SEMARANG – Meskipun pertumbuhan ekonomi Jawa Tengah pada kuartal II-2025 melampaui nasional (5,28 persen vs. 5,12 persen), sektor perbankan di provinsi ini masih menghadapi sejumlah tantangan.
Hal tersebut diungkapkan Anggota Dewan Komisioner Otoritas Jasa Keuangan (OJK), Sophia Wattimena, dalam acara Evaluasi Kinerja Industri Jasa Keuangan di Jawa Tengah.
Menurut Sophia, OJK berkomitmen menjadikan industri jasa keuangan sebagai pendorong utama pertumbuhan ekonomi di Jawa Tengah.
Sophia menjelaskan, hingga Juli 2025, laju ekspansi kredit di Jawa Tengah hanya mencapai 1,8 persen, jauh di bawah rata-rata nasional. Selain itu, rasio kredit bermasalah (NPL) yang mencapai 5,94 persen menjadi sorotan, karena berpotensi menghambat penyaluran dana ke sektor riil.
Tantangan lainnya datang dari pemenuhan modal inti minimum.
“Sebanyak 20 BPR dan 5 BPRS di Jawa Tengah belum memenuhi standar yang ditetapkan,” kata Sophia.
OJK, kata dia, terus mendorong perbankan ini agar dapat memenuhi persyaratan tersebut.

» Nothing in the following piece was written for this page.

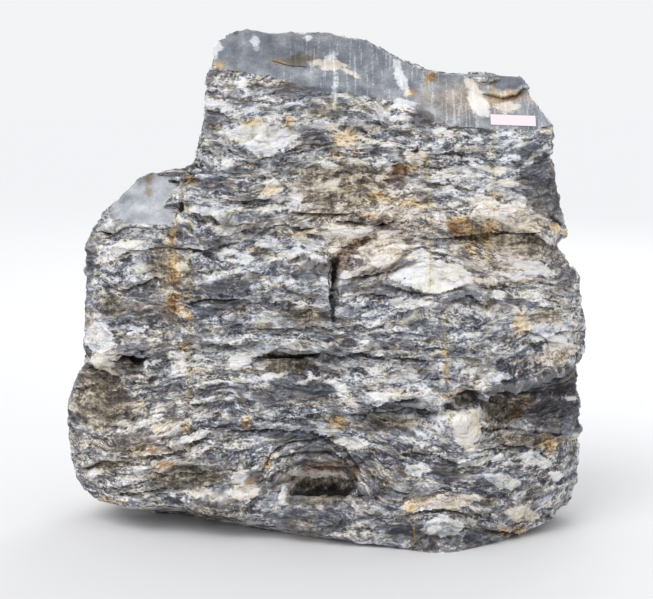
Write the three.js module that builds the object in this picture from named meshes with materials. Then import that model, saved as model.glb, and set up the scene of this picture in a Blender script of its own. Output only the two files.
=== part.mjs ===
// A standing marble feature stone for a garden: one split block of banded grey and white marble,
// with a paper label on the smooth facet near its top right corner.
//
// Millimetres, +Z up. The front, which carries the broken bands, faces -Y. The origin is on the
// surface that the stone stands on, under the middle of its outer size.
//
// The stone is a stack of closed rings, one for each level. A ring runs along the front from left
// to right, round the right end, back along the rear and round the left end. The outline of the
// front view gives each level its ends, and the facets, hollows, ledges and bands set its depth.

import * as THREE from "three";

// Outline of the front view, from the floor up: [height, x]
const LEFT_EDGE = [
  [0, -560], [35, -632], [60, -682], [95, -718], [145, -758], [210, -774], [305, -784],
  [385, -780], [425, -765], [460, -752], [495, -728], [530, -714], [590, -726], [645, -716],
  [710, -710], [770, -718], [840, -714], [888, -694], [925, -672], [965, -646], [1005, -604],
  [1055, -560], [1076, -515], [1086, -450], [1092, -405], [1110, -386], [1155, -362], [1230, -350],
  [1290, -344], [1345, -344], [1400, -322], [1450, -312], [1476, -290], [1490, -264], [1500, -236],
];
const RIGHT_EDGE = [
  [0, 645], [15, 690], [35, 720], [60, 735], [115, 758], [195, 763], [290, 764], [365, 770],
  [400, 762], [430, 757], [460, 757], [500, 763], [540, 778], [620, 774], [670, 766], [710, 758],
  [760, 744], [778, 740], [796, 724], [826, 694], [846, 677], [862, 674], [876, 692], [892, 713],
  [912, 711], [945, 694], [1015, 671], [1090, 662], [1155, 654], [1215, 642], [1238, 640],
  [1275, 610], [1300, 592], [1338, 574], [1353, 562], [1358, 475], [1371, 340], [1378, 295],
  [1395, 250], [1416, 205], [1436, 160], [1465, 115], [1477, 70], [1488, 25], [1500, -60],
];
const LEVEL_STEP = 21; // largest height between two rings
const LEVEL_GAP = 12; // smallest height between two rings

// Front: where its ridge stands by height, and how fast it falls back to each side of the ridge
const RIDGE_X = 330;
const RIDGE_SOFT = 70;
const FRONT_LEAN = [
  [0, -335], [120, -352], [400, -345], [700, -305], [1000, -250], [1200, -215], [1500, -200],
];
const BACK_OFF_LEFT = [[0, 0.24], [400, 0.24], [900, 0.14], [1200, 0.03], [1500, 0]];
const BACK_OFF_RIGHT = [[0, 0.62], [400, 0.55], [900, 0.32], [1200, 0.05], [1500, 0]];
const FRONT_CORNER = { left: [130, 70], right: [95, 105] }; // width and depth of the bevel at each end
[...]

Untuk mengatasi tantangan ini, OJK gencar mendorong penyaluran kredit yang lebih merata, khususnya ke Usaha Mikro, Kecil, dan Menengah (UMKM). Penerbitan Peraturan OJK (POJK) Nomor 19 Tahun 2025 menjadi salah satu terobosan, yang bertujuan menyederhanakan persyaratan pembiayaan dan mempercepat proses bisnis.
“Langkah ini diharapkan bisa membuka keran kredit lebih lebar, sehingga UMKM bisa berkembang dan berkontribusi lebih besar pada PDB daerah,” jelasnya.
Selain itu, lanjut dia, OJK juga aktif mendukung 11 program prioritas pemerintah, seperti pembiayaan UMKM, asuransi pertanian, dan program perumahan rakyat. OJK juga terus meningkatkan literasi keuangan melalui berbagai inisiatif, termasuk integrasi ke kurikulum sekolah dan pemanfaatan aplikasi digital untuk menjangkau masyarakat lebih luas.